Everyone, unless you are selling your house.
Who makes their beds each an every single morning??
No one! Unless you are trying to sell your house.
(And my mom.)
Today, if the sun stays behind the clouds, as it does on most Rochester days, my realtor is coming to take photos for the listing.
But, after the National Public Radio report I heard this morning – the first thing that entered my ears after waking from my fitful sleep — I’m wondering how hard we really have to work at this house selling thing after all.
To sum up the report – houses are selling insanely fast. So fast that if you want to find that house, you may find yourself checking your Zillow alerts at 2 a.m.
Guilty as charged.
Oh yeah, spring has sprung today and that means it is the very beginning of house hunting season. This year, the spring house buying/selling frenzy started weeks before the calender heralded the March 21 arrival of spring, even as the snow keeps falling.
I write this as I wait for my realtor to come take those fantastic photos of my house that has floor-to-ceiling 1920’s charm.
I write this as I wonder if I am going to find a house in Detroit that will speak to me, that will make me fall in love with it hook line and sinker as I did with the house I am dwelling in right now.
Or, am I going to have to settle. Because it is in the right school district. Because it was all that was on the market. Because, unlike the casual looker who is looking for a bigger house in their same town, we HAVE to move.
Tonight, I am going to try my hardest to listen to the sage advice of my yoga teacher and let my breath be louder than my thoughts.
Do you believe that houses have feelings? I think they must. If they are old enough, and if they hold decades of family memories, of laughter and conversations and arguments, and now they are quiet, I think they must.
The house next door has got to feel very lonely this Christmas. For the first time since it was built, in 1925, it stands empty. No tree. No family cooking dinner inside. No rush to open presents. Inside linger memories of 87 Christmases. It must be waiting for the time it will once again be loved and lived in by another family.
My neighbor sadly passed away shortly before Thanksgiving.
The first time I met Charles “Bud” Strobel; he knocked on my door and politely asked if he could use my telephone. His was out of service, and he had to make an urgent phone call. At the time, Bud was a real estate attorney working on a house closing. At the time, Bud was 90 years old.
Bud lived to be 102. Bud lived independently in the house that was his wife’s parent’s home for nearly all of those 102 years. He lived a life that set examples for us all to follow. He always greeted us cheerfully from his walkway and bestowed other-era salutations to my children like “Hello chum!” and “How are you, my Huckleberry friend?”
Bud, according to his daughter’s beautifully written eulogy, was very athletic in college and throughout most of his life. Even into his nineties, my husband and I could see a sihlouette of him lifting small handweights through his bedroom curtain.
No matter the season, he took daily walks around the neighborhood. Using a cane and a walker in recent years did not deter him from getting out for a stroll.

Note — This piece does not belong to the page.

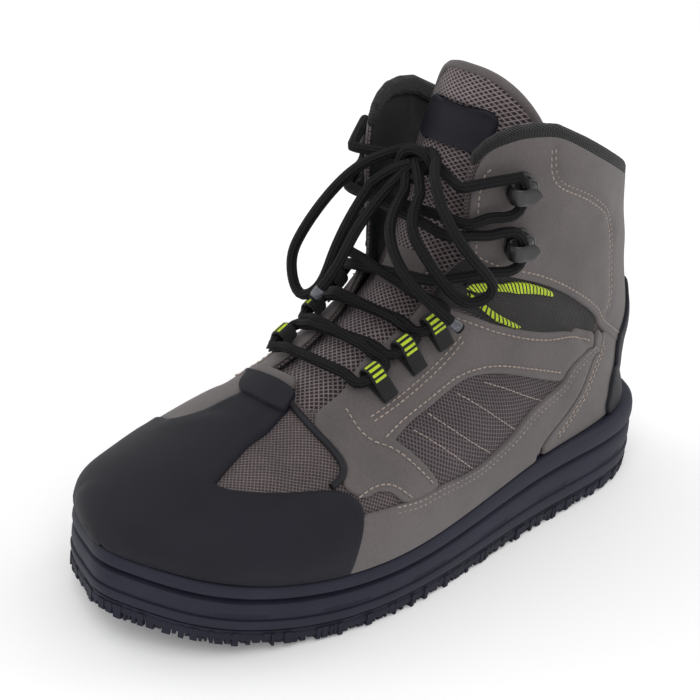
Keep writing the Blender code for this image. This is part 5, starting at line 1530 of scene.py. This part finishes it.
# Least value and random spread of the short blocks at the edge
BLOCK_LONG = (0.0012, 0.0024)
BLOCK_GAP = (0.0002, 0.0006)
BLOCK_DEEP = (0.0040, 0.0016)
BLOCK_DROP = (0.62, 0.38)
BLOCK_INSET = (0.0004, 0.0014)
BLOCK_TAPER = (0.80, 0.16)
BLOCK_TILT = 0.0004
BLOCK_END = 0.0030

# Share of the height and step outwards
SOLE_PROFILE = [
    (0.000, -0.0020), (0.012, -0.0012), (0.045, -0.0006), (0.120, -0.0004), (0.200, -0.0002),
    (0.222, -0.0004),
    (0.234, -0.0014), (0.252, -0.0015), (0.268, -0.0009), (0.290, -0.0008), (0.315, -0.0007),
    (0.345, -0.0006), (0.370, -0.0006), (0.400, -0.0005), (0.540, -0.0006), (0.585, -0.0010),
    (0.605, -0.0018), (0.622, -0.0032), (0.645, -0.0038), (0.668, -0.0036), (0.688, -0.0024),
    (0.704, -0.0012), (0.730, -0.0006), (0.800, -0.0004), (0.900, -0.0006), (0.955, -0.0010),
    (0.985, -0.0018), (1.000, -0.0030),
]


def plate_top(share):
    return LUG_HEIGHT + PLATE_THICK + spring(share)


def sole_cuts(share, ring, rise):
    """Depth of the short level slots above the step line along both sides."""
    run = lengths(ring)
    slot = (run % CUT_PITCH < CUT_LONG) & (0.27 < rise < 0.36) & (np.abs(share - 0.5) < 0.42)
    return np.where(slot, CUT_DEEP, 0.0)


def sole_rings(count):
    ring, share, side = sole_outline(count)
    rings = []
    for rise, out in SOLE_PROFILE:
        ring_out = ring + side * (out - sole_cuts(share, ring, rise))[:, None]
        z = plate_top(share) + (rand_height(share) - plate_top(share)) * rise
        rings.append(np.concatenate([ring_out, z[:, None]], 1))
    return rings


def midsole():
    rings = sole_rings(SOLE_COUNT)
    ring, _, side = sole_outline(SOLE_COUNT)
    for inset, down in ((0.0050, 0.0), (0.0120, 0.0008)):
        line = rings[-1].copy()
        line[:, :2] = ring - side * inset
        line[:, 2] -= down
        rings.append(line)
    stack("midsole_rubber", rings, SOLE_RUBBER, "sole", ["midsole"], lambda p: (p[0] + p[1], p[2]), 38.0)


def clip_polygon(polygon, start, stop):
    """Part of the polygon on the left of a line."""
    way = stop - start
    out = []
    for p, q in zip(polygon, np.roll(polygon, -1, 0)):
        dp = way[0] * (p[1] - start[1]) - way[1] * (p[0] - start[0])
        dq = way[0] * (q[1] - start[1]) - way[1] * (q[0] - start[0])
        if dp >= 0:
            out.append(p)
        if (dp >= 0) != (dq >= 0):
            out.append(p + (q - p) * dp / (dp - dq))
    return np.array(out).reshape(-1, 2)


def prism(points, faces, low, high, lows, highs):
    """Adds a block between two matching outlines."""
    first = len(points)
    count = len(low)
    points += [(*p, z) for p, z in zip(low, lows)] + [(*p, z) for p, z in zip(high, highs)]
    faces.append(tuple(first + k for k in range(count))[::-1])
    faces.append(tuple(first + count + k for k in range(count)))
    for k in range(count):
        m = (k + 1) % count
        faces.append((first + k, first + m, first + count + m, first + count + k))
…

He drove his car until he reached his mid nineties. He always left the house dressed in khakis and cashmere sweaters to socialize with his friends at the Rochester Yacht Club.
One winter night, his daughter from South Carolina called me, worried that her dad was not answering his phone. Indeed, his car was not in the garage. It turns out that he was out for dinner at the yacht club with his “younger” friends who were in their 70s and 80s.

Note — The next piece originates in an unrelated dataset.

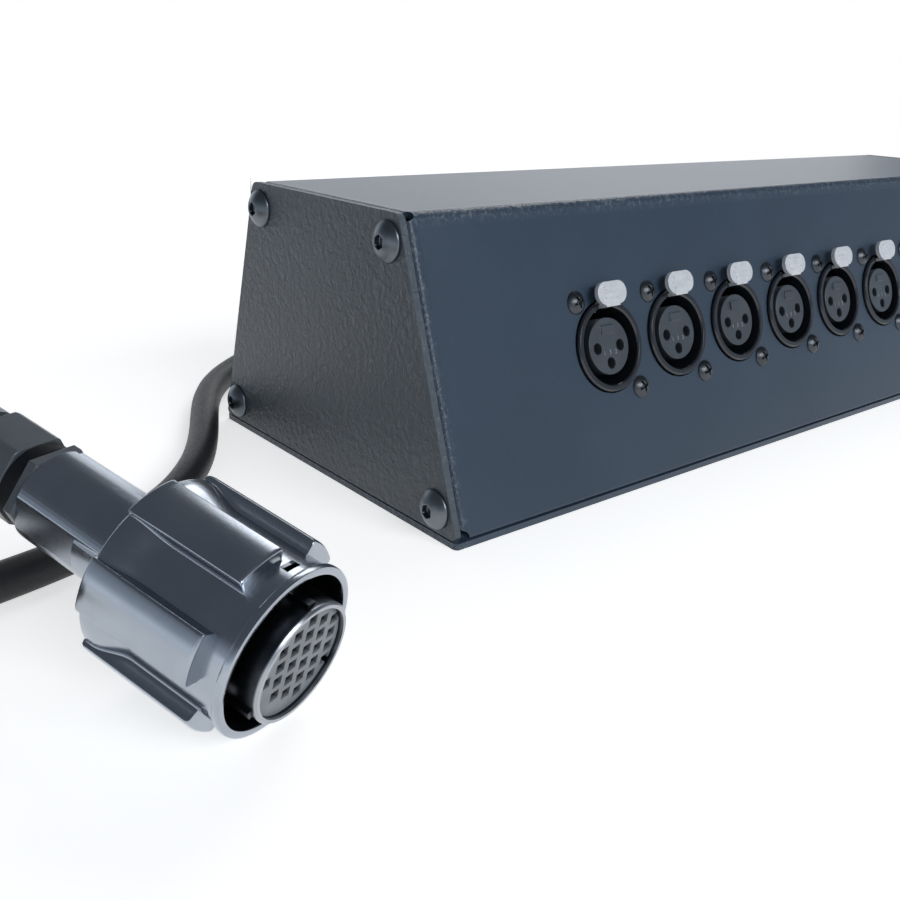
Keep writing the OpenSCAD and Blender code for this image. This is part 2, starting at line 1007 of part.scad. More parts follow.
module plug_retaining_ring() {
  color([0.5, 0.5, 0.52])
    at_plug()
      difference() {
        ring_part(clip_r, clip_front - clip_t, clip_front);
        ring_part(clip_seat_r, clip_front - clip_t - 1, clip_front + 1);
      }
}

module plug_flange() {
  color([0.5, 0.5, 0.52])
    at_plug()
      difference() {
        translate([0, 0, flange_back])
          cylinder(r = hex_r(flange_af), h = shell_back - flange_back, $fn = 6);
        ring_part(thread_r, flange_back - 1, shell_back + 1);
      }
}

module plug_seal() {
  color([0.08, 0.08, 0.09])
    at_plug()
      difference() {
        ring_part(seal_r, seal_back, flange_back);
        ring_part(thread_r, seal_back - 1, flange_back + 1);
      }
}

module plug_gland_nut() {
  color([0.3, 0.31, 0.33])
    at_plug()
      difference() {
        translate([0, 0, hexnut_back])
          intersection() {
            cylinder(r = hex_r(hexnut_af), h = seal_back - hexnut_back, $fn = 6);
            cylinder(r = hex_r(hexnut_af) - hexnut_round, h = seal_back - hexnut_back);
          }
        ring_part(thread_r, hexnut_back - 1, seal_back + 1);
      }
}

module plug_dome_nut() {
  color([0.3, 0.31, 0.33])
    at_plug()
      difference() {
        union() {
          ring_part(domenut_r, domenut_back + domenut_taper, domenut_front);
          translate([0, 0, domenut_back])
            cylinder(r1 = cord_r + domenut_wall, r2 = domenut_r, h = domenut_taper + eps);
        }
        ring_part(thread_r, thread_back, domenut_front + 1);
        ring_part(cord_hole_r, domenut_back + domenut_taper, domenut_front + 1);
        ring_part(cord_r, domenut_back - 1, domenut_front + 1);
      }
}

// Cable: one tube swept along points by functions

function unit(v) = v / norm(v);

// Smooth curve along points, through the first and the last
function blend(a, b, c, d, t) = (
  (1 - t) * (1 - t) * (1 - t) * a + (3 * t * t * t - 6 * t * t + 4) * b
  + (-3 * t * t * t + 3 * t * t + 3 * t + 1) * c + t * t * t * d
) / 6;

function smooth(p, steps) = let (n = len(p)) [
  for (i = [0 : n - 2])
    for (k = [0 : steps - 1])
      blend(
        i == 0 ? 2 * p[0] - p[1] : p[i - 1], p[i], p[i + 1],
        i == n - 2 ? 2 * p[n - 1] - p[n - 2] : p[i + 2], k / steps
      ),
  p[n - 1]
];

function tangent(p, i) = unit(
  i == 0 ? p[1] - p[0]
  : i == len(p) - 1 ? p[i] - p[i - 1]
  : unit(p[i + 1] - p[i]) + unit(p[i] - p[i - 1])
);

function ring_at(p, i, r, sides) = let (
  t = tangent(p, i),
  side = unit(cross([0, 0, 1], t)),
  up = cross(t, side)
) [
  for (k = [0 : sides - 1])
    let (a = 360 * (k + 0.5) / sides)
      p[i] + r * (cos(a) * side + sin(a) * up)
];

module tube(p, r, sides) {
  n = len(p);
  pts = [for (i = [0 : n - 1]) each ring_at(p, i, r, sides)];
  walls = [
    for (i = [0 : n - 2])
      for (k = [0 : sides - 1])
        each [
          [i * sides + k, (i + 1) * sides + (k + 1) % sides, i * sides + (k + 1) % sides],
          [i * sides + k, (i + 1) * sides + k, (i + 1) * sides + (k + 1) % sides]
        ]
  ];
  near = [for (k = [0 : sides - 1]) k];
  far = [for (k = [0 : sides - 1]) (n - 1) * sides + sides - 1 - k];
  polyhedron(points = pts, faces = concat(walls, [near, far]), convexity = 10);
}

// Coil: two layers, inwards on the upper one and outwards on the lower one
coil_low = mid_z + tie_t;
coil_mid = (coil_turns - coil_lead) / 2;
function ease(u) = u < 0 ? 0 : u > 1 ? 1 : u * u * (3 - 2 * u);
function coil_radius(t) = coil_r - coil_pitch * (coil_mid + coil_lead - abs(t - coil_mid));
function coil_xy(t) = [
  coil_at[0] + coil_radius(t) * cos(coil_start + 360 * t),
  coil_at[1] + coil_radius(t) * sin(coil_start + 360 * t)
];
function coil_z(t) = coil_low + coil_rise * (1 - ease((t - coil_mid) / coil_dive + 0.5));
function coil_point(t) = [coil_xy(t)[0], coil_xy(t)[1], coil_z(t)];
coil_steps = round(coil_turns * coil_rings);
coil_path = [for (i = [0 : coil_steps]) coil_point(i * coil_turns / coil_steps)];

// A point on the plug's axis, at a distance from the lip
function plug_point(d) = [
  plug_at[0] + d * sin(plug_turn) * cos(plug_tilt - 90),
  plug_at[1] - d * cos(plug_turn) * cos(plug_tilt - 90),
  plug_at[2] - d * sin(plug_tilt - 90)
];

// Runs: straight out of their exits, along their points, into the coil's ends
run_in = 12;
run_out = 16;
plug_path = smooth(concat(
  [plug_point(domenut_back + run_in), plug_point(domenut_back), plug_point(domenut_back - run_out)],
  plug_points,
  [coil_point(0)]
), tube_steps);
box_path = smooth(concat(
  [
    rear_point(gland_up, -jacket_in),
    rear_point(gland_up, (gland_end - jacket_in) / 2),
    rear_point(gland_up, gland_end),
    rear_point(gland_up, gland_end + run_out)
  ],
  box_points,
  [coil_point(coil_turns)]
), tube_steps);

// Measures of the cable, printed when the source is evaluated
function run_length(p, i = 0) = i >= len(p) - 1 ? 0 : norm(p[i + 1] - p[i]) + run_length(p, i + 1);
function least_gap(p, skip) = min([
  for (i = [0 : len(p) - 1 - skip])
    for (j = [i + skip : len(p) - 1])
      norm(p[i] - p[j])
]) - cord_d;
function gap_between(p, q, skip) = min([
  for (a = p)
    for (i = [skip : len(q) - 1])
      norm(a - q[i])
]) - cord_d;
echo(coil_length = run_length(coil_path), coil_least_gap = least_gap(coil_path, coil_rings / 2));
echo(plug_run_length = run_length(plug_path), box_run_length = run_length(box_path));
echo(plug_run_to_coil = gap_between(plug_path, coil_path, coil_rings / 2));
echo(plug_run_to_box_run = gap_between(plug_path, box_path, 0));

module cord_coil() {
  color([0.07, 0.07, 0.08])
    tube(coil_path, cord_r, coil_sides);
}

module cord_plug_run() {
  color([0.07, 0.07, 0.08])
    tube(plug_path, cord_r, tube_sides);
}

module cord_box_run() {
  color([0.07, 0.07, 0.08])
    tube(box_path, cord_r, tube_sides);
}

module coil_tie() {
  // Strap round the bundle of turns, with its free end folded over on top
  t0 = (tie_turn - coil_start) / 360;
  r_in = coil_radius(t0 + tie_turns_spanned) - cord_r - tie_side_gap;
  r_out = coil_radius(t0) + cord_r + tie_side_gap;
  top = coil_low + coil_rise + cord_r + tie_gap;
  color([0.12, 0.12, 0.14])
    translate([coil_at[0], coil_at[1], 0])
      rotate([0, 0, tie_turn])
        union() {
          difference() {
            translate([r_in - tie_t, -tie_w / 2, mid_z - cord_r])
              cube([r_out - r_in + 2 * tie_t, tie_w, top + tie_t - mid_z + cord_r]);
            translate([r_in, -tie_w, mid_z - cord_r + tie_t - tie_gap])
              cube([r_out - r_in, 2 * tie_w, top - mid_z + cord_r - tie_t + tie_gap]);
          }
          translate([r_in + flap_from, -tie_w / 2 + flap_in, top + tie_t - eps])
            cube([flap_len, tie_w - 2 * flap_in, tie_t]);
        }
}

body_shell();
base_plate();
end_plate_left();
end_plate_right();
end_screws_left();
end_screws_right();
end_nuts_left();
end_nuts_right();
base_screws();
base_nuts();
xlr_housing(1);  // xlr_housing_1
xlr_housing(2);  // xlr_housing_2
xlr_housing(3);  // xlr_housing_3
xlr_housing(4);  // xlr_housing_4
xlr_housing(5);  // xlr_housing_5
xlr_housing(6);  // xlr_housing_6
xlr_housing(7);  // xlr_housing_7
xlr_housing(8);  // xlr_housing_8
xlr_insert(1);  // xlr_insert_1
xlr_insert(2);  // xlr_insert_2
xlr_insert(3);  // xlr_insert_3
xlr_insert(4);  // xlr_insert_4
xlr_insert(5);  // xlr_insert_5
xlr_insert(6);  // xlr_insert_6
xlr_insert(7);  // xlr_insert_7
xlr_insert(8);  // xlr_insert_8
xlr_latch(1);  // xlr_latch_1
xlr_latch(2);  // xlr_latch_2
xlr_latch(3);  // xlr_latch_3
xlr_latch(4);  // xlr_latch_4
xlr_latch(5);  // xlr_latch_5
xlr_latch(6);  // xlr_latch_6
xlr_latch(7);  // xlr_latch_7
xlr_latch(8);  // xlr_latch_8
xlr_contacts();
xlr_screws();
xlr_screw_nuts();
wiring_loom();
gland_body();
gland_locknut();
gland_seal();
gland_nut();
cord_box_run();
cord_coil();
cord_plug_run();
coil_tie();
plug_barrel();
plug_insert();
plug_contacts();
plug_coupling_ring();
plug_retaining_ring();
plug_backshell();
plug_flange();
plug_seal();
plug_gland_nut();
plug_dome_nut();
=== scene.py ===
import math

import bmesh
import bpy
from mathutils import Matrix, Vector


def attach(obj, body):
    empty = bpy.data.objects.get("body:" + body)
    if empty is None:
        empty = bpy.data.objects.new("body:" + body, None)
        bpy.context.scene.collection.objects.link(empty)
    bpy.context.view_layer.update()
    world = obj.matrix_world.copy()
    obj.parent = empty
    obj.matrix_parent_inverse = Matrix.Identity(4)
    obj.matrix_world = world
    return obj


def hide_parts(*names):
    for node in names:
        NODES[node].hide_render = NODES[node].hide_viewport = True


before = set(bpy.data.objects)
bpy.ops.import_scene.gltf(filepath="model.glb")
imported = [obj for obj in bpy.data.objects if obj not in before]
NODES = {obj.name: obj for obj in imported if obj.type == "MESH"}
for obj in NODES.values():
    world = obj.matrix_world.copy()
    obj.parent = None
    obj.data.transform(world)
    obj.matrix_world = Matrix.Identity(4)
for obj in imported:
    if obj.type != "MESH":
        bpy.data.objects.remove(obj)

MM = 0.001
SCENE = bpy.context.scene


def write_box():
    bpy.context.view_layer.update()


write_box()

# Shared measures, as in the part's source, in metres
HALF_D = 0.0534
BASE_T = 0.0016
BOX_H = 0.0708
SHELL_L = 0.3024
SHEET = 0.0016
FRONT_TILT = 19
REAR_TILT = 16
FRONT_LEAN = math.radians(FRONT_TILT)
REAR_LEAN = math.radians(REAR_TILT)
XLR_FIRST = -0.0945
XLR_PITCH = 0.027
XLR_X = [XLR_FIRST + XLR_PITCH * i for i in range(8)]
XLR_UP = 0.0364
GLAND_UP = 0.026
FRONT = (
    Matrix.Translation((0, -HALF_D, BASE_T))
    @ Matrix.Rotation(math.radians(90 - FRONT_TILT), 4, "X")
)
REAR = (
    Matrix.Translation((0, HALF_D, BASE_T))
    @ Matrix.Rotation(math.radians(REAR_TILT - 90), 4, "X")
)
PLUG = (
    Matrix.Translation((-0.2159, -0.0875, 0.01536))
    @ Matrix.Rotation(math.radians(19.64), 4, "Z")
    @ Matrix.Rotation(math.radians(104.5), 4, "X")
)
LOBE_FIRST = 104.25
BEND_R = 0.0024
END_BEND = 0.0018
FLANGE_W = 0.012
CORD_D = 0.008
CORD_R = CORD_D / 2


# Camera

LENS = 39.651
SENSOR = 36
EYE = (-0.28227, -0.20253, 0.10070)
EYE_TURNS = ((-40.269, "Z"), (68.803, "X"), (2.349, "Z"))


def make_camera():
    data = bpy.data.cameras.new("camera")
    data.lens = LENS
    data.sensor_width = SENSOR
    data.clip_start = 0.01
    data.clip_end = 20
    camera = bpy.data.objects.new("camera", data)
    place = Matrix.Translation(EYE)
    for turn, axis in EYE_TURNS:
        place = place @ Matrix.Rotation(math.radians(turn), 4, axis)
    camera.matrix_world = place
    SCENE.collection.objects.link(camera)
    SCENE.camera = camera


make_camera()


# Building helpers

def add_object(name, mesh):
    obj = bpy.data.objects.new(name, mesh)
    SCENE.collection.objects.link(obj)
    return obj


def mesh_from(name, points, faces, smooth=True):
    mesh = bpy.data.meshes.new(name)
    mesh.from_pydata([tuple(p) for p in points], [], faces)
    mesh.validate()
    mesh.update()
    for poly in mesh.polygons:
        poly.use_smooth = smooth
    return mesh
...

Bud loved the gardens around his house though he didn’t do much to care for them. That was his wife’s passion. After she died in 1997, her flowers and roses seemed to thrive on benign neglect.
From her bed, as she lay dying, she watched the pink flowers of our crabapple tree bloom. Bud said seeing that tree bloom gave her great pleasure in her final days.

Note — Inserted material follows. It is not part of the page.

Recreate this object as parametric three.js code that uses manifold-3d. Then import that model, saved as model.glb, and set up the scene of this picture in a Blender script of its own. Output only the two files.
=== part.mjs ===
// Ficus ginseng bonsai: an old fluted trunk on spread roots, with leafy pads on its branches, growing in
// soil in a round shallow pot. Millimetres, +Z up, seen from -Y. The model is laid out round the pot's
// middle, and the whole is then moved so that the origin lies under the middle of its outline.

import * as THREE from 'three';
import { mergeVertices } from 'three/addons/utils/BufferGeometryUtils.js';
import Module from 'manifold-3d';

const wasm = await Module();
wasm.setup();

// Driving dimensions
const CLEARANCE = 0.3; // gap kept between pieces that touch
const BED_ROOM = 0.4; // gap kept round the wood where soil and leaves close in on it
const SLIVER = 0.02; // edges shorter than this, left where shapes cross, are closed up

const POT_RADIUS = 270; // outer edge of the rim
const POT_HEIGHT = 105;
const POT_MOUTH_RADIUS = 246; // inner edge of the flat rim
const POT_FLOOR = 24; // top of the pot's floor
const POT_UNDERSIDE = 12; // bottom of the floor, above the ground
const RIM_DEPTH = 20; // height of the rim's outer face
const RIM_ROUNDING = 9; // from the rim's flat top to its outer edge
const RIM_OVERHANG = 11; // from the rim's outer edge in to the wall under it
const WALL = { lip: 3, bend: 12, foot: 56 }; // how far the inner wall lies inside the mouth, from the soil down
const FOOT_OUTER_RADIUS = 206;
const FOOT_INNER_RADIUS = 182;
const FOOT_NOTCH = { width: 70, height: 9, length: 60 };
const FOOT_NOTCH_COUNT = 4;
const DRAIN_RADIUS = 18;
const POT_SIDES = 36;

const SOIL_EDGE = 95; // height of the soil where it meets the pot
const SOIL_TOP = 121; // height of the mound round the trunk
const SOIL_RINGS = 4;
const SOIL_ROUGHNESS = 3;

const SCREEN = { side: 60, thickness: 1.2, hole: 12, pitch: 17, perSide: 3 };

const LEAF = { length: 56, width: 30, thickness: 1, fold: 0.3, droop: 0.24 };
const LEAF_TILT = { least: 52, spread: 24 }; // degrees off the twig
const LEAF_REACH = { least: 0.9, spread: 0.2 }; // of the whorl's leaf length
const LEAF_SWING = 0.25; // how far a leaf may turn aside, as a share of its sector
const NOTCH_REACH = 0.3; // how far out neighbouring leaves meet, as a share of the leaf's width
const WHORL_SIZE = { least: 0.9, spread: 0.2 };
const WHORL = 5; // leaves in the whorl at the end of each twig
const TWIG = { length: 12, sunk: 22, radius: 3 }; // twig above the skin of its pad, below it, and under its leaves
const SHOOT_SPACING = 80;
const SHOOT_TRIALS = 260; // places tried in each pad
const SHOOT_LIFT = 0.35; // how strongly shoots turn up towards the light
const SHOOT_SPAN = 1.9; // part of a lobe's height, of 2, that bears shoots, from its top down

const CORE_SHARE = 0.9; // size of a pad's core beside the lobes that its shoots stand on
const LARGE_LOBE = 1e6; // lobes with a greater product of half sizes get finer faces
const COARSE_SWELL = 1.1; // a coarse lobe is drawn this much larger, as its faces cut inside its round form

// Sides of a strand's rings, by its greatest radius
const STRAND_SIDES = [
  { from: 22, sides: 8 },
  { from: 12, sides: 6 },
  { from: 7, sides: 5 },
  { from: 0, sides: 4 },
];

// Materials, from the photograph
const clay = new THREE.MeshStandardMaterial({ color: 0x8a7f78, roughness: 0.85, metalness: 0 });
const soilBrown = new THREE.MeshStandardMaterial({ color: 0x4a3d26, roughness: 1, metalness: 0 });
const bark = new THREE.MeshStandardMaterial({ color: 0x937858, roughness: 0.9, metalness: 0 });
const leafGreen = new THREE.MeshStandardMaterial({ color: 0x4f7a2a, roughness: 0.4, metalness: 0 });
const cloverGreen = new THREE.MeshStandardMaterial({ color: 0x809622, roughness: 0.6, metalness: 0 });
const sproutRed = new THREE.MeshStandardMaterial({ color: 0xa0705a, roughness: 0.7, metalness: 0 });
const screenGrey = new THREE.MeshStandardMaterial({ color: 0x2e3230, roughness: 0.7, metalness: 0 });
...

Each spring Bud came out of his house to mournfully gaze at the pink of the tree. We could only imagine he was thinking of his wife as the petals fell to make a pink carpet on the lawn.
I never met Bud’s wife, as we moved here in 1999, the first family to move onto the block with kids in a generation. In some ways, like my gardening, Bud said I reminded him of his wife. He said that she and I were both “demon gardners.”
After the first year of tolerating these thorny barberry bushes that separated our properties, I asked if he would be receptive to removing them and replace them with a perennial flower garden.
In his dry sense of humor, he quipped, “My mother-in-law planted those bushes decades ago. I’ve always disliked them. She’s long gone, so I can’t see why they can’t go now too!”
This narrow garden became a vehicle for many conversations between Bud and I in the summer. Each spring, he would come out of his house and ask me “Hey demon gardner, what are you going to plant this year?” And I would show him my bags of spring bulbs or the perrineals in pots I would plant.
I’m going to miss Bud. He spent the last year of his live living down south near his daughter and he died peacefully there.
The end of Bud’s life means the end of three generations, maybe four, who had memories in that home. Those memories, and the house that houses them, is a hefty bag to unload. Even now, that there is no one in the house, his daughters hung a wreath on the door before heading back south after Bud’s funeral.
Bud was a good neighbor and though I know I was busy with raising my kids for all the years we lived next door, I hope he thought we were good neighbors too.
I don’t know what is going to happen to the house. I don’t know how or when Bud’s family, who live in Texas and South Carolina, will return to Rochester to go through 87 years worth of stuff and put his house on the market. And, after 87 years, the house will need some love and TLC and a good hefty rennovation before it finds a buyer.
So, even though I’m not Christian, all I want for Christmas – for next Christmas – are new neighbors.